The senior people at IRS and Justice (Tax) made their careers in an environment where the problems with IRS compliance with the APA were known and discussed in hushed tones (at least going back as far as my days at Justice). In time, they all informally agreed to overlook the problems and to treat nearly anything issued by IRS as law. It made the IRS’s job of administering the tax system if they operated without the burdensome requirements imposed by the APA upon other agencies. Most tax professionals, particularly those with accounting backgrounds, went along. That worked for a long time.
But, following cases like Mayo, the days of tax exceptionalism are over and the handwriting has been on the wall for pretending that the reams of sub-regulatory guidance issued by the IRS are more than non-binding opinions. Unfortunately, the agency (and its leadership) cannot imagine a world in which the law requires the IRS to comply with the APA.. They still want to go back to the days when they could make law by publishing something called guidance in the Internal Revenue Bulletin.
My guess is that the agency will conbtinue to take its lumps for a few more years. Then, someonet with he power to drag the bureaucracy into a new paradigm will have to tackle the institutional problem with an imaginative new way of doing business in compliance with APA. It won’t be easy, but it will have to be done Just like it is done in every other federal agency..
I have informally received a critical response to my earlier comment suggesting that I had accused past government officials of intentional misconduct in issuing regulations, etc. which did not comply with the strictures of APA rulemaking. That was not my intent and I believe that those officials acted honorably in all respects.

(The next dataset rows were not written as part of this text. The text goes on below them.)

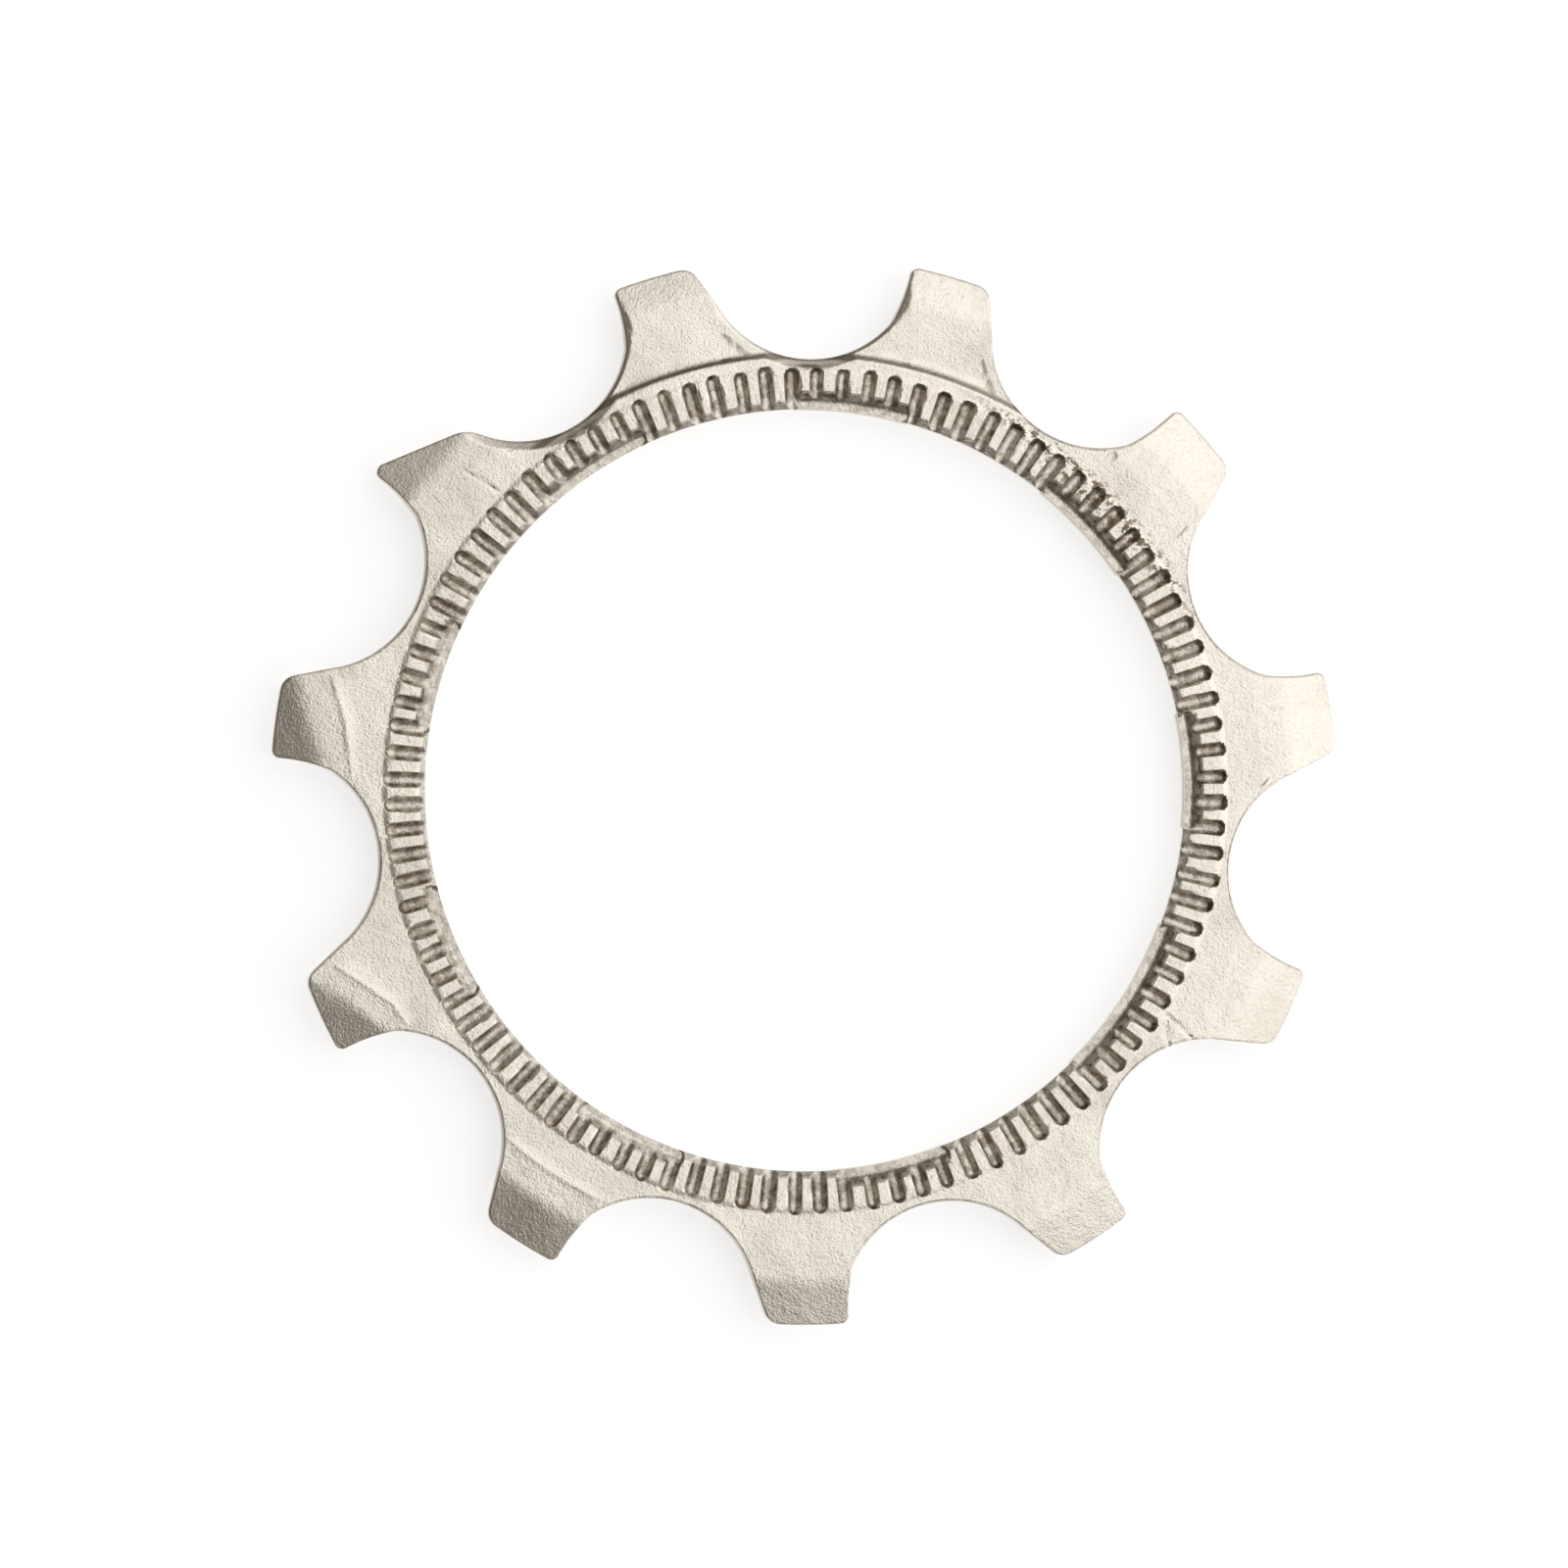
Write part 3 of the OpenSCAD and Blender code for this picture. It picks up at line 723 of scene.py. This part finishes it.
class COG_OT_stage(bpy.types.Operator):
    """Add the floor, the lamps and the camera"""

    bl_idname = "cog.stage"
    bl_label = "Stage"

    def execute(self, context):
        stage = context.scene.cog_stage
        self.floor(context, stage)
        self.lamps(context, stage)
        self.camera(context, stage)
        context.scene.view_settings.view_transform = "Standard"
        return {"FINISHED"}

    def floor(self, context, stage):
        """The floor, a hair below the plate's back."""
        half = stage.floor / 2
        corners = [(-half, -half, 0), (half, -half, 0), (half, half, 0), (-half, half, 0)]
        mesh = bpy.data.meshes.new("floor")
        mesh.from_pydata(corners, [], [(0, 1, 2, 3)])
        mesh.materials.append(white_floor())
        sheet = bpy.data.objects.new("floor", mesh)
        sheet.location.z = cog_low.z - 0.02 * MM
        context.scene.collection.objects.link(sheet)

    def lamps(self, context, stage):
        """Even light from the room, and one large square lamp on the right."""
        world = bpy.data.worlds.new("room")
        context.scene.world = world
        world.use_nodes = True
        world.node_tree.nodes["Background"].inputs[0].default_value = (*stage.room, 1)
        lamp = bpy.data.lights.new("key", "AREA")
        lamp.shape = "SQUARE"
        lamp.size = stage.key_size
        lamp.energy = stage.key
        key = bpy.data.objects.new("key", lamp)
        turn, lean = stage.key_turn, stage.key_lean
        side = math.sin(lean)
        towards = Vector((side * math.cos(turn), side * math.sin(turn), math.cos(lean)))
        key.location = stage.key_distance * towards
        key.rotation_euler = towards.to_track_quat("Z", "Y").to_euler()
        context.scene.collection.objects.link(key)

    def camera(self, context, stage):
        """The camera, tilted off the bore's axis, with the axis off the image's middle."""
        left, down = stage.tilt_left, stage.tilt_down
        level = math.cos(down)
        back = Vector((-math.sin(left) * level, -math.sin(down), math.cos(left) * level)).normalized()
        up = Vector((-math.sin(stage.roll), math.cos(stage.roll), 0))
        right = up.cross(back).normalized()
        up = back.cross(right)
        middle = Vector((0, 0, (cog_low.z + cog_high.z) / 2))
        middle += stage.pixel * (stage.down * up - stage.right * right)
        lens = bpy.data.cameras.new("camera")
        lens.sensor_width = 36
        lens.lens = lens.sensor_width * stage.distance / (1600 * stage.pixel)
        lens.clip_start = 10 * MM
        camera = bpy.data.objects.new("camera", lens)
        placed = Matrix((right, up, back)).transposed().to_4x4()
        placed.translation = middle + stage.distance * back
        camera.matrix_world = placed
        context.scene.collection.objects.link(camera)
        context.scene.camera = camera


class COG_PT_steps(bpy.types.Panel):
    """The steps that finish the cog"""

    bl_label = "Cog"
    bl_idname = "COG_PT_steps"
    bl_space_type = "VIEW_3D"
    bl_region_type = "UI"
    bl_category = "Cog"

    def draw(self, context):
        for step in STEPS:
            self.layout.operator(step.bl_idname)
        for group in (context.scene.cog_plate, context.scene.cog_finish, context.scene.cog_stage):
            box = self.layout.box()
            for name in group.__annotations__:
                box.prop(group, name)


STEPS = (COG_OT_plate, COG_OT_stage)
CLASSES = (CogPlate, CogFinish, CogStage, *STEPS, COG_PT_steps)


def register():
    for made in CLASSES:
        bpy.utils.register_class(made)
    bpy.types.Scene.cog_plate = bpy.props.PointerProperty(type=CogPlate)
    bpy.types.Scene.cog_finish = bpy.props.PointerProperty(type=CogFinish)
    bpy.types.Scene.cog_stage = bpy.props.PointerProperty(type=CogStage)


def unregister():
    del bpy.types.Scene.cog_stage
    del bpy.types.Scene.cog_finish
    del bpy.types.Scene.cog_plate
    for made in reversed(CLASSES):
        bpy.utils.unregister_class(made)


def main():
    register()
    bpy.ops.cog.plate()
    bpy.ops.cog.stage()


if __name__ == "__main__":
    main()
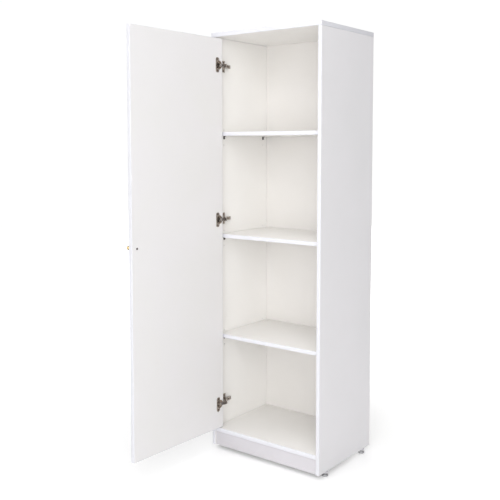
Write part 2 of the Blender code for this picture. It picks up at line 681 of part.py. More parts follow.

As a matter of historical fact, the law and procedures regarding IRS guidance developed somewhat separately from other areas of APA jurisprudence. To the extent that concerns were identified regarding whether the IRS’s rulemaking procedures were possibly subject to APA challenge, most practitioners (including myself) did not recognize the issue. The existing system had been in place for decades, worked reasonably well, and changes were not on anyone’s front burner. “Tax exceptionalism” was widely accepted as almost black=-letter law; APA rulemaking requirements were not often discussed in the existing environment and most of us were largely unaware of a potential APA problem.
What I now want to add to the record is my experience that there were smarter and better-informed people around before Mayo and they did recognize potential challenges to regulations based upon what we now recognize as defects in the rulemaking process. The guidance I received was to tread lightly around rulemaking procedure issues to avoid the risk of creating the type of precedent we are now seeing. In my mind, that was perfectly ethical and wise guidance.
My present concern is the policy-makers who are resisting making changes to the rulemaking process to more closely comply with the APA; they long for the days of tax exceptionalism. To my mind, they are stuck in the past and unduly committed to the “law” they learned when we were all younger. That war has been lost and the IRS would be well served to recognize the change and to bring itself into conformity with the APA.